The naval guns ships would shoot three shots about 200 yards apart. And you would walk the middle shot up to the target and then report back to ship, “fire for effect.” Every gun on that ship would track the same shot and destroy the target.
My other target was the big guns at L-15 in Insigny. It was pretty well camouflaged. We spotted for that and our guns took it out. We had radio contact between the two pilots and the ship offshore.

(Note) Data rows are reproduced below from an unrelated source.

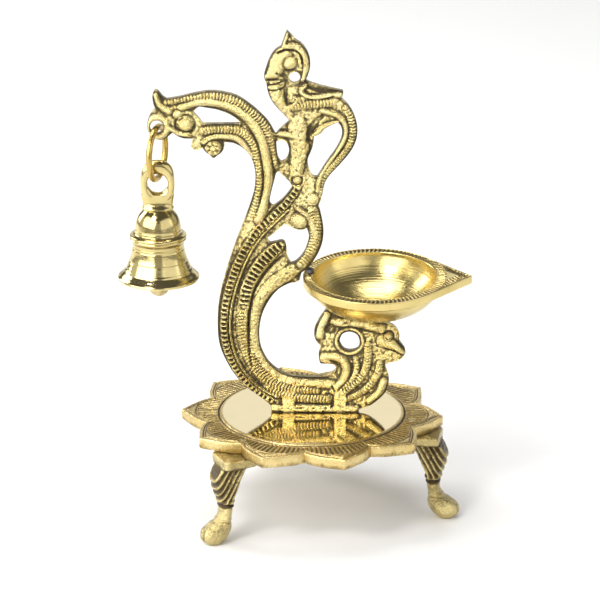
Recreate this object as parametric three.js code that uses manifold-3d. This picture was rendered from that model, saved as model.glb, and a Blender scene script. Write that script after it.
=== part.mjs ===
// Brass standing oil lamp: a scrolled stand with a bird on top carries an oil bowl and a hanging bell,
// and stands on a lotus plate with three cabriole legs.
// Millimetres, +Z up, +X towards the bowl's spout. The origin is the middle of the lamp's box on the ground.

import * as THREE from 'three';
import { mergeVertices } from 'three/addons/utils/BufferGeometryUtils.js';
import Module from 'manifold-3d';

const wasm = await Module();
wasm.setup();

// ---- Driving dimensions ----

const FIT_GAP = 0.3;            // between pieces that rest on or sit in each other

const LEG_HEIGHT = 36.4;
const LEG_RADIUS = 46.5;        // from the plate's axis to the middle of a leg's top block
const LEG_BLOCK_LENGTH = 14;    // the top block, along the radius
const LEG_BLOCK_WIDTH = 15;
const LEG_ANKLE_WIDTH = 7;
const LEG_ANGLES = { front_left: 228, right: 348, rear: 108 };    // where each leg stands round the plate
const LEG_TURNS = { front_left: 205, right: 350, rear: 108 };     // the way its foot points

const PETALS = 10;
const PETAL_TURN = -4;          // degrees, the first petal's tip from +X
const PETAL_TIP_RADIUS = 53.5;
const PETAL_VALLEY_RADIUS = 44.5;
const PETAL_SHOULDER = 0.6;     // how far out a petal's edge is near its tip, from valley to tip
const PETAL_FLANK = 0.3;        // and near the valley
const PLATE_EDGE = 4.6;
const PLATE_WEB = 1.7;          // the plate's thickness over its hollow underside
const PLATE_SKIRT = 3;          // the width of the full-height edge
const DISC_RADIUS = 37.6;
const DISC_RISE = 0.5;

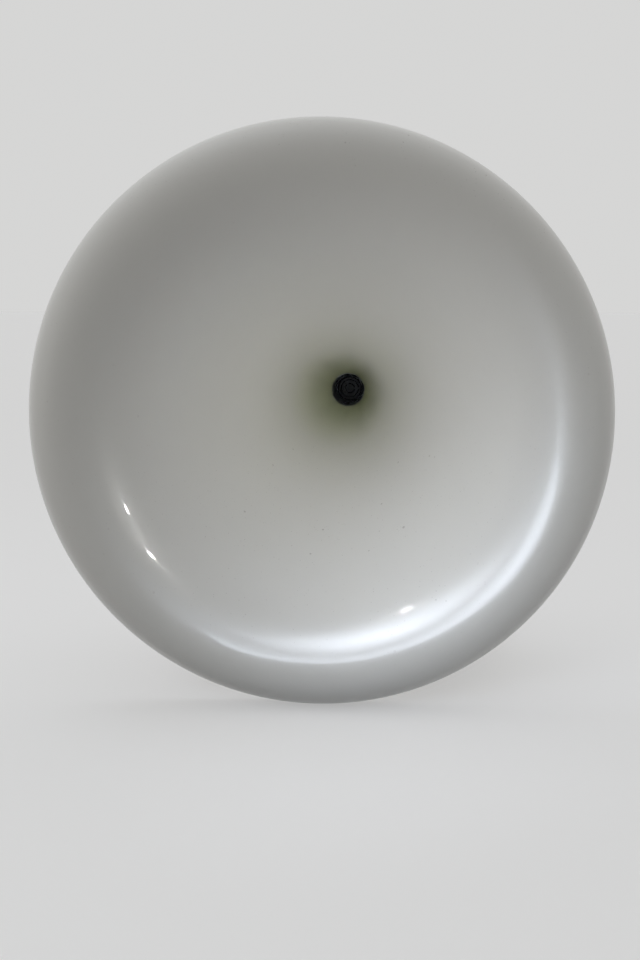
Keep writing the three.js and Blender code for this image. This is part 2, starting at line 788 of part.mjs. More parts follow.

The Germans were sending up a lot of anti-aircraft fire. I tried to dodge the incoming fire. One of the guns must have hit my plane because I started loosing fuel. I knew that I couldn’t return to England so I had to land it somewhere. I told my wingman that I was hit and I was going to land. I had a parachute, but I wasn’t gone to ditch the plane and jump out. I didn’t want to risk landing it and getting captured either. So I flew out to the Utah beach area where I knew I could land. The sand there on the beach was very smooth. So when I got there I looked down and saw an opening where the bulldozers had cleared a path for planes to land. I signaled them as best I could and that’s where I landed; I didn’t have a choice. It was a smooth landing and I had no problem getting her down. I was the first pilot to land in France on D-Day.
I think a bullet had torn my fuel line. So these boys fixed me up, gassed me up, and I took off heading back to England. (Distinguished Flying Cross)
I got back to base, checked in and was briefed for my second mission that afternoon. This mission was further inland from the beach. There were a lot of ships and a lot of smoke on that beach that afternoon. We flew missions from June 6 to June 24, everyday.
The Germans didn’t have very many planes, but we didn’t know that. I was lucky; I never ran into enemy aircraft, although we lost one of our guys that day.
After the 24th of June, I got back on the Augusta and went to Algeriers in North Africa for three days. All we did was sit around a table and drink wine. Then I got on the Tuscaloosa and went to Sicily. From there I got on the USS Philadelphia and went on the invasion of Southern France (Operation ANVIL/DRAGOON).
I got back on the seaplane for the Southern France invasion. My first mission was to fly to this minesweeper out in the Gulf of Fos. I picked up this guy from the minesweeper and flew him ahead of the fleet to spot for mines. We could see the mines from the air and he took the compass reading of the minefield and radioed back to the minesweeper the location. I flew about 13 missions on that invasion. We lost another guy on that invasion.
I stayed on the Philadelphia until the end of August. Then I got back on the Augusta. Eventually we made it back to the States. My son was born on August 18. When I got back to Lafayette, he was just four weeks old.
All together, we were 17 pilots. We lost two during the war.
I went on to practice law here in Lafayette and I still fly with the Coast Guard Auxiliary.
Every other night, over England, the skies would light up, and rumble from the violent screams of the fast approaching German ‘Buzz bombs.’ The V-1 and V-2 self-propelled rocket bombs—vengeance weapons as Hitler referred to them—were launched from sites in France, Holland, and Belgium. The bombs were fired over the English Channel, and were sent crashing down on unsuspecting victims, killing and wounding tens of thousands of helpless civilians in the battered British cities. London, Hitler’s favorite target, was practically leveled from the daily visits of the unmanned Nazi terror bombs.